Not only that, the figure of the woman is central to the artist’s production because it is precisely she, with her delicacy, sensitivity and empathy, who can become a guide to lead humanity towards a better tomorrow, free of the aggression, competition and hatred that unfortunately still characterise modern times; Kirhagis‘ hope is that man will take back his inner world, the purest and most ingenuous one, and give life to a new humanism in which he can be more supportive, more respectful of the planet in which he lives, more oriented towards living intensely the little things that, after all, are the only things that make existence a wonderful experience. The backgrounds of the canvases are completely decontextualised, almost tending towards abstraction, in order to emphasise the greenery and the tones of the flowers, to instil in the observer that sense of softness that transforms the images into dreamy places in which one wishes to find oneself. Love for life is what emerges from the Earth series of paintings, a letting go of positive sensations, of the harmonious musicality of listening to one’s own essence, of losing oneself in that alchemy in which one can hear the echo of the movement of the leaves, of the slow flow of the waters often present in the canvases, of the softness of the atmosphere; and it is in this enchanted context that Brian Kirhagis places his protagonists, reflective, absorbed, often enraptured by their own emotions. Sometimes they are charming and beautiful young women, others are mothers-to-be because after all, the act of human birth is not so far from spring blooming understood as new life after the thaw of winter, while others are lost in a memory or a feeling that they cannot manage and for which they ask for help from nature, which surrounds them and envelops them with its delicacy.

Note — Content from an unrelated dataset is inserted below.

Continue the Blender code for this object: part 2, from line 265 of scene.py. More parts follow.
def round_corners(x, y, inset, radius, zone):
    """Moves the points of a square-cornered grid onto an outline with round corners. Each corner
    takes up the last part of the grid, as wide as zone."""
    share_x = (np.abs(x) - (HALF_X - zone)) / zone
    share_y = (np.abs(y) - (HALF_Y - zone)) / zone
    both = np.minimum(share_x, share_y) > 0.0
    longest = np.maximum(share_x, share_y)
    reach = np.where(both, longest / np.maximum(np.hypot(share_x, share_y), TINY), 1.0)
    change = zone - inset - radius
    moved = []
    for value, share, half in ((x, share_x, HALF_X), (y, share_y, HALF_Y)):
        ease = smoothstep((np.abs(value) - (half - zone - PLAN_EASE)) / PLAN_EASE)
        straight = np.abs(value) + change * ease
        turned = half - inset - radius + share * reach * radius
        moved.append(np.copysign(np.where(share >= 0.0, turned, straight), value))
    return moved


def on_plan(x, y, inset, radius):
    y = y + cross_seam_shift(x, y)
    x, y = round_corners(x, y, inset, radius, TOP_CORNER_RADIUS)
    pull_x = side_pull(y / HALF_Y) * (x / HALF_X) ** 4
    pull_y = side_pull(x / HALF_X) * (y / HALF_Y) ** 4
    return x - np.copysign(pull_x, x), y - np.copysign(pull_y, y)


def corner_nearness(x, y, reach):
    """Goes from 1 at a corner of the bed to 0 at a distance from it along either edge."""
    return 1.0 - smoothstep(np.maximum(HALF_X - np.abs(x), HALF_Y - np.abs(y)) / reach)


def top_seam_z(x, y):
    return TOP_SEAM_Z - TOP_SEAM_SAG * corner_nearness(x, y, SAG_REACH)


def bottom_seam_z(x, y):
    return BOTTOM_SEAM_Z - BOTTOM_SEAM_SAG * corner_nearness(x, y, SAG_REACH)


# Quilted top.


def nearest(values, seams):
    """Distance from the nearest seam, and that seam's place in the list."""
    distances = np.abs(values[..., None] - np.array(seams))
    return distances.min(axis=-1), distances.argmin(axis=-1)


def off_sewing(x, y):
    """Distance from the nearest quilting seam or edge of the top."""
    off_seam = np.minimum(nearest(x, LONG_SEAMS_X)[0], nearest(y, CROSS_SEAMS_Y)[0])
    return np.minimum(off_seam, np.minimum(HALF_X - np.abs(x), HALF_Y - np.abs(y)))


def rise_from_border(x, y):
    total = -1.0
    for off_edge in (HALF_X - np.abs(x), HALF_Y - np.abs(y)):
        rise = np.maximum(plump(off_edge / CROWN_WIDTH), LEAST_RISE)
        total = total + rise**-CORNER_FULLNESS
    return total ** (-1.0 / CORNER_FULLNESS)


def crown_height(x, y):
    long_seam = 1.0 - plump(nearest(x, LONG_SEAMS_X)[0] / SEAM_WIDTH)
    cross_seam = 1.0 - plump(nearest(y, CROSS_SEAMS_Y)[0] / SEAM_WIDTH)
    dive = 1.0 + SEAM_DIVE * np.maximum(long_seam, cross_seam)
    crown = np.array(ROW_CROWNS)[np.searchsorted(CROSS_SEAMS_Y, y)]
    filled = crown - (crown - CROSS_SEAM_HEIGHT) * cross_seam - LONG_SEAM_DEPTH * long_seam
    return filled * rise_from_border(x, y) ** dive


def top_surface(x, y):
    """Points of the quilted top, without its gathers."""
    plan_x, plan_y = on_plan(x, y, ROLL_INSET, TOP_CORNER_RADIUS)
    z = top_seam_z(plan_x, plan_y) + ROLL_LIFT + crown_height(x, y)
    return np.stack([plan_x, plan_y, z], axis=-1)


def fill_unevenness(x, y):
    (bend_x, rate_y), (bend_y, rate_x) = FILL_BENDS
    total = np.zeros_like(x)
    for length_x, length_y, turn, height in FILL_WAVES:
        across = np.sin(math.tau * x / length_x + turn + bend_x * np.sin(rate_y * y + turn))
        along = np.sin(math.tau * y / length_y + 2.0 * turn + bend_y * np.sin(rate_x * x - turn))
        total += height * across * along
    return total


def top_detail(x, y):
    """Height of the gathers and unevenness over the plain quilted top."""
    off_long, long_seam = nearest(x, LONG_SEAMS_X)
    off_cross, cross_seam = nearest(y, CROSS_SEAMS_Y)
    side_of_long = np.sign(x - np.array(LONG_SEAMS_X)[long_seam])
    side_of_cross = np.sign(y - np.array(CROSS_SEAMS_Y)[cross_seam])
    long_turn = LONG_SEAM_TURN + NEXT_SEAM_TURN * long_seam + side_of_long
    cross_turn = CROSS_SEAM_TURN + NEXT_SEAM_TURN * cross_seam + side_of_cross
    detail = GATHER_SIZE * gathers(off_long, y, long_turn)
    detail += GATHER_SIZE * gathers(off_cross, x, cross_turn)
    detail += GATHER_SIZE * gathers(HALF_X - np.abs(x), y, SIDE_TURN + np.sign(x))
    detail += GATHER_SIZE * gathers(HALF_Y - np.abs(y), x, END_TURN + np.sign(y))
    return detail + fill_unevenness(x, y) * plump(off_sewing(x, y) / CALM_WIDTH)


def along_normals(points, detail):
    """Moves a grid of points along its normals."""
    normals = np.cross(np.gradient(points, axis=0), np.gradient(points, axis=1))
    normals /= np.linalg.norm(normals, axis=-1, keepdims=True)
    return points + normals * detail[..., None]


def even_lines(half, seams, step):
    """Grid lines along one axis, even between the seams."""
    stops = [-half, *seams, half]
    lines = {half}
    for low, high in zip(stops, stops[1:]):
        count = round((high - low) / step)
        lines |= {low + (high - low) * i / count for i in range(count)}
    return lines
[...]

In Earth #22 the girl at the centre of the scene seems to be perplexed, almost as if asking an imaginary point far away from herself what the best choice might be, the one with which to give substance to a dream that seems distant but never unattainable; the lower part of the body, in this as in all Kirhagis‘s paintings, is made up of trunks and branches, underlining the importance of solidity, of the roots on which to establish one’s life, those family ties that cannot be separated from the individual, constituting the main ground on the basis of which one can then move towards the emotions and dreams represented, in the upper part of the bodies, by flowers and leaves. In Earth #6, on the other hand, in the foreground is the hand of a mother holding the little foot of a newborn child, the baby of a better world made of harmony, purity, a return to nature that will have the power to make his life a wonderful journey. Brian Kirhagis has behind him a professional career of great significance, pursued at the beginning by sheer force of will, self-confidence and in the knowledge that he has a gift, that of being an artist, which would allow him to make his voice heard; he currently boasts collectors all over the world as well as having received much acclaim from international critics and insiders.